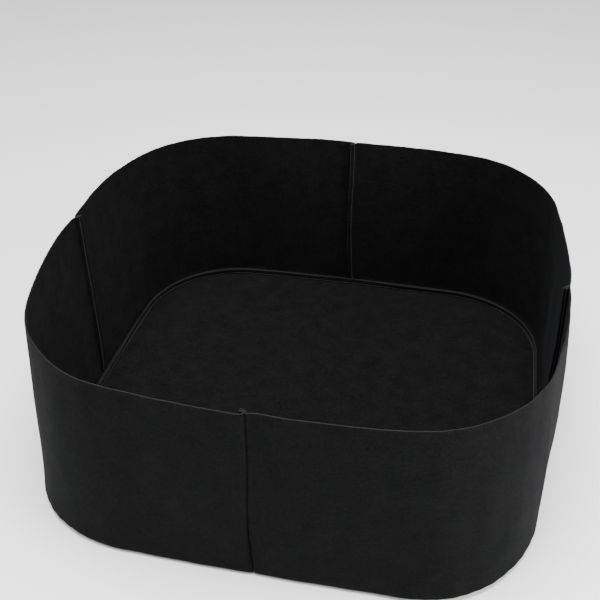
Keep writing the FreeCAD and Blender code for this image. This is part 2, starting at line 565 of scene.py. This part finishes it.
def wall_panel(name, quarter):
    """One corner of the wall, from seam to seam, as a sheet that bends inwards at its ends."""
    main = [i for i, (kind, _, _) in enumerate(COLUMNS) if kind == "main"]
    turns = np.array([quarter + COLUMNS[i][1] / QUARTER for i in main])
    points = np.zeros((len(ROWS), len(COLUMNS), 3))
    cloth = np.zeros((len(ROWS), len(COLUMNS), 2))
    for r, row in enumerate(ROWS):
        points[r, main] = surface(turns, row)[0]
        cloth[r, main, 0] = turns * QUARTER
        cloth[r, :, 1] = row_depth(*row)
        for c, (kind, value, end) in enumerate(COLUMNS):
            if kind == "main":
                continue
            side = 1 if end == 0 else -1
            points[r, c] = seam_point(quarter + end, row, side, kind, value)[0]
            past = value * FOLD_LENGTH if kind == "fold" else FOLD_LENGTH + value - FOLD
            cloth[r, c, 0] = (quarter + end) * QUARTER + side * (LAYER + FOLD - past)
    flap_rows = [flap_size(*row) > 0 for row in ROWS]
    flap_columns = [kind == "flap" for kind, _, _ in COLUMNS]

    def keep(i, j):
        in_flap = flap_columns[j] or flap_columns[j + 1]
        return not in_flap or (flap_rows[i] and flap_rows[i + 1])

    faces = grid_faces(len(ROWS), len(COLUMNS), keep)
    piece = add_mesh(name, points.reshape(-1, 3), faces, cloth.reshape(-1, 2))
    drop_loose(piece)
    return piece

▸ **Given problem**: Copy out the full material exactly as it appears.

▸ **Solved exercise**:
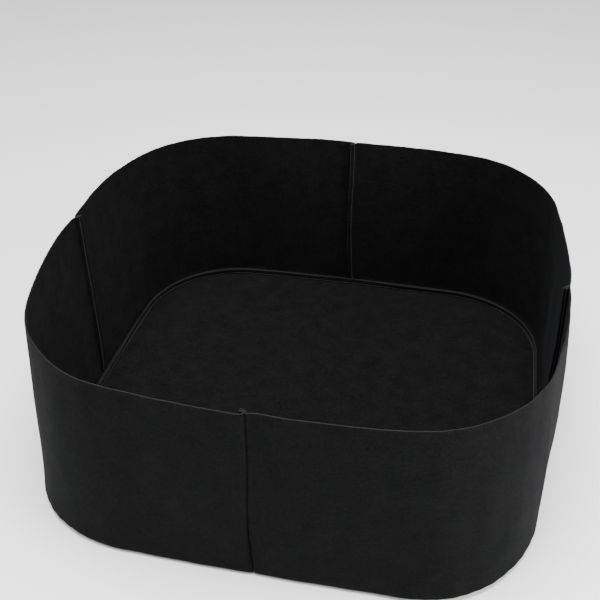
Keep writing the FreeCAD and Blender code for this image. This is part 2, starting at line 565 of scene.py. This part finishes it.
def wall_panel(name, quarter):
    """One corner of the wall, from seam to seam, as a sheet that bends inwards at its ends."""
    main = [i for i, (kind, _, _) in enumerate(COLUMNS) if kind == "main"]
    turns = np.array([quarter + COLUMNS[i][1] / QUARTER for i in main])
    points = np.zeros((len(ROWS), len(COLUMNS), 3))
    cloth = np.zeros((len(ROWS), len(COLUMNS), 2))
    for r, row in enumerate(ROWS):
        points[r, main] = surface(turns, row)[0]
        cloth[r, main, 0] = turns * QUARTER
        cloth[r, :, 1] = row_depth(*row)
        for c, (kind, value, end) in enumerate(COLUMNS):
            if kind == "main":
                continue
            side = 1 if end == 0 else -1
            points[r, c] = seam_point(quarter + end, row, side, kind, value)[0]
            past = value * FOLD_LENGTH if kind == "fold" else FOLD_LENGTH + value - FOLD
            cloth[r, c, 0] = (quarter + end) * QUARTER + side * (LAYER + FOLD - past)
    flap_rows = [flap_size(*row) > 0 for row in ROWS]
    flap_columns = [kind == "flap" for kind, _, _ in COLUMNS]

    def keep(i, j):
        in_flap = flap_columns[j] or flap_columns[j + 1]
        return not in_flap or (flap_rows[i] and flap_rows[i + 1])

    faces = grid_faces(len(ROWS), len(COLUMNS), keep)
    piece = add_mesh(name, points.reshape(-1, 3), faces, cloth.reshape(-1, 2))
    drop_loose(piece)
    return piece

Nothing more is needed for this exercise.